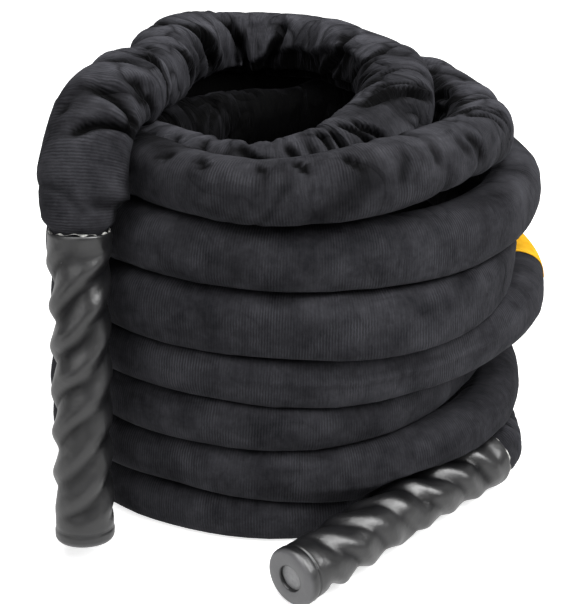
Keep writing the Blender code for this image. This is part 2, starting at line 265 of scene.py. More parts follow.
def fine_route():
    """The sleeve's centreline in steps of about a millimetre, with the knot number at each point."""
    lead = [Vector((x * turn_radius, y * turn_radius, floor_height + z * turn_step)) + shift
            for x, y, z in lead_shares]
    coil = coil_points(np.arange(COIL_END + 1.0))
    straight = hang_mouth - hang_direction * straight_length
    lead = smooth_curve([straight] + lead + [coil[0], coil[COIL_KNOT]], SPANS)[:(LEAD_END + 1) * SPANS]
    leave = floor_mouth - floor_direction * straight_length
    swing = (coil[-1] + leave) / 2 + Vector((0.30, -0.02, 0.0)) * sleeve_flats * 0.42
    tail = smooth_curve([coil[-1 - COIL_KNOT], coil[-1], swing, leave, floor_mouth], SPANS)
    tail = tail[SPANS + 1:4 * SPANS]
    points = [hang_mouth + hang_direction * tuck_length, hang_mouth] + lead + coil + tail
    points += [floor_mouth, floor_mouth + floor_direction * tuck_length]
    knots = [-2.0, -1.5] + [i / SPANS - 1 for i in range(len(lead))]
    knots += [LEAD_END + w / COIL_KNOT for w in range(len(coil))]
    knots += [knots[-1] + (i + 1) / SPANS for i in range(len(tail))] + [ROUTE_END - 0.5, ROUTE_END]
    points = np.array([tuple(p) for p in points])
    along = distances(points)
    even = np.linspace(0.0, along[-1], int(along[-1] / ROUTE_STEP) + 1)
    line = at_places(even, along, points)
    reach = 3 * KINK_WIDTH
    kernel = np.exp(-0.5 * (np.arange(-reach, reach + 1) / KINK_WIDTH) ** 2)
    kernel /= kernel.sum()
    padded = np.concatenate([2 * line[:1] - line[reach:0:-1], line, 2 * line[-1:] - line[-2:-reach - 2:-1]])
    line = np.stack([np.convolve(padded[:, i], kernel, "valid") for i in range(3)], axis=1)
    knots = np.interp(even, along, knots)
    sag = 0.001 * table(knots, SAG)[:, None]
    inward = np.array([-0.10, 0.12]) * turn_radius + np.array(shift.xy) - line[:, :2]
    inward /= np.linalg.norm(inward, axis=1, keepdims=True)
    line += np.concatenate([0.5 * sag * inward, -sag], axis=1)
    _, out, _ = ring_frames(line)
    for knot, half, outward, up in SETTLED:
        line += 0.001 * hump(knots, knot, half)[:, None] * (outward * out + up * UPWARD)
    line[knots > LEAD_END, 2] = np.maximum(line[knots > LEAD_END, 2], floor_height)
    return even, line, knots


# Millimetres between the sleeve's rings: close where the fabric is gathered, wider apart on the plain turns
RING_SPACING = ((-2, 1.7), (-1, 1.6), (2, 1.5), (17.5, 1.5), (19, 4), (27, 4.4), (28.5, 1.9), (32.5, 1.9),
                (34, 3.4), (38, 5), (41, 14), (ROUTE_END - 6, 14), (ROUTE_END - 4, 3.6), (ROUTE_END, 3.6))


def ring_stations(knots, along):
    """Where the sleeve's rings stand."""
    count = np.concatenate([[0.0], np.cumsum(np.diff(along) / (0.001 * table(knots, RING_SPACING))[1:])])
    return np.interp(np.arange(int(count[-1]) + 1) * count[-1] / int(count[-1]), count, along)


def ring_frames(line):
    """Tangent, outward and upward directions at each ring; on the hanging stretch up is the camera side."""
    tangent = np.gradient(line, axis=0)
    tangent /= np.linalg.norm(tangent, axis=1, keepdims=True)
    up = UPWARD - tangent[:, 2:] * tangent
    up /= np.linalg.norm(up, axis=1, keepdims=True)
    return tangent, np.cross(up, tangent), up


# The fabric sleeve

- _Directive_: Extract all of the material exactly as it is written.

- _Correct result_:
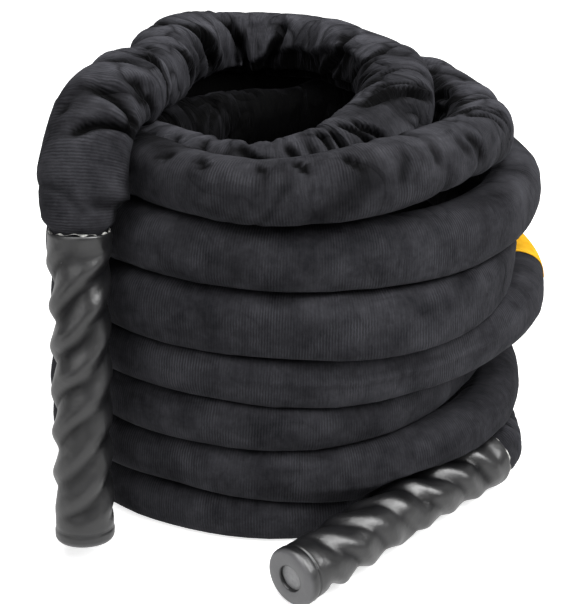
Keep writing the Blender code for this image. This is part 2, starting at line 265 of scene.py. More parts follow.
def fine_route():
    """The sleeve's centreline in steps of about a millimetre, with the knot number at each point."""
    lead = [Vector((x * turn_radius, y * turn_radius, floor_height + z * turn_step)) + shift
            for x, y, z in lead_shares]
    coil = coil_points(np.arange(COIL_END + 1.0))
    straight = hang_mouth - hang_direction * straight_length
    lead = smooth_curve([straight] + lead + [coil[0], coil[COIL_KNOT]], SPANS)[:(LEAD_END + 1) * SPANS]
    leave = floor_mouth - floor_direction * straight_length
    swing = (coil[-1] + leave) / 2 + Vector((0.30, -0.02, 0.0)) * sleeve_flats * 0.42
    tail = smooth_curve([coil[-1 - COIL_KNOT], coil[-1], swing, leave, floor_mouth], SPANS)
    tail = tail[SPANS + 1:4 * SPANS]
    points = [hang_mouth + hang_direction * tuck_length, hang_mouth] + lead + coil + tail
    points += [floor_mouth, floor_mouth + floor_direction * tuck_length]
    knots = [-2.0, -1.5] + [i / SPANS - 1 for i in range(len(lead))]
    knots += [LEAD_END + w / COIL_KNOT for w in range(len(coil))]
    knots += [knots[-1] + (i + 1) / SPANS for i in range(len(tail))] + [ROUTE_END - 0.5, ROUTE_END]
    points = np.array([tuple(p) for p in points])
    along = distances(points)
    even = np.linspace(0.0, along[-1], int(along[-1] / ROUTE_STEP) + 1)
    line = at_places(even, along, points)
    reach = 3 * KINK_WIDTH
    kernel = np.exp(-0.5 * (np.arange(-reach, reach + 1) / KINK_WIDTH) ** 2)
    kernel /= kernel.sum()
    padded = np.concatenate([2 * line[:1] - line[reach:0:-1], line, 2 * line[-1:] - line[-2:-reach - 2:-1]])
    line = np.stack([np.convolve(padded[:, i], kernel, "valid") for i in range(3)], axis=1)
    knots = np.interp(even, along, knots)
    sag = 0.001 * table(knots, SAG)[:, None]
    inward = np.array([-0.10, 0.12]) * turn_radius + np.array(shift.xy) - line[:, :2]
    inward /= np.linalg.norm(inward, axis=1, keepdims=True)
    line += np.concatenate([0.5 * sag * inward, -sag], axis=1)
    _, out, _ = ring_frames(line)
    for knot, half, outward, up in SETTLED:
        line += 0.001 * hump(knots, knot, half)[:, None] * (outward * out + up * UPWARD)
    line[knots > LEAD_END, 2] = np.maximum(line[knots > LEAD_END, 2], floor_height)
    return even, line, knots


# Millimetres between the sleeve's rings: close where the fabric is gathered, wider apart on the plain turns
RING_SPACING = ((-2, 1.7), (-1, 1.6), (2, 1.5), (17.5, 1.5), (19, 4), (27, 4.4), (28.5, 1.9), (32.5, 1.9),
                (34, 3.4), (38, 5), (41, 14), (ROUTE_END - 6, 14), (ROUTE_END - 4, 3.6), (ROUTE_END, 3.6))


def ring_stations(knots, along):
    """Where the sleeve's rings stand."""
    count = np.concatenate([[0.0], np.cumsum(np.diff(along) / (0.001 * table(knots, RING_SPACING))[1:])])
    return np.interp(np.arange(int(count[-1]) + 1) * count[-1] / int(count[-1]), count, along)


def ring_frames(line):
    """Tangent, outward and upward directions at each ring; on the hanging stretch up is the camera side."""
    tangent = np.gradient(line, axis=0)
    tangent /= np.linalg.norm(tangent, axis=1, keepdims=True)
    up = UPWARD - tangent[:, 2:] * tangent
    up /= np.linalg.norm(up, axis=1, keepdims=True)
    return tangent, np.cross(up, tangent), up


# The fabric sleeve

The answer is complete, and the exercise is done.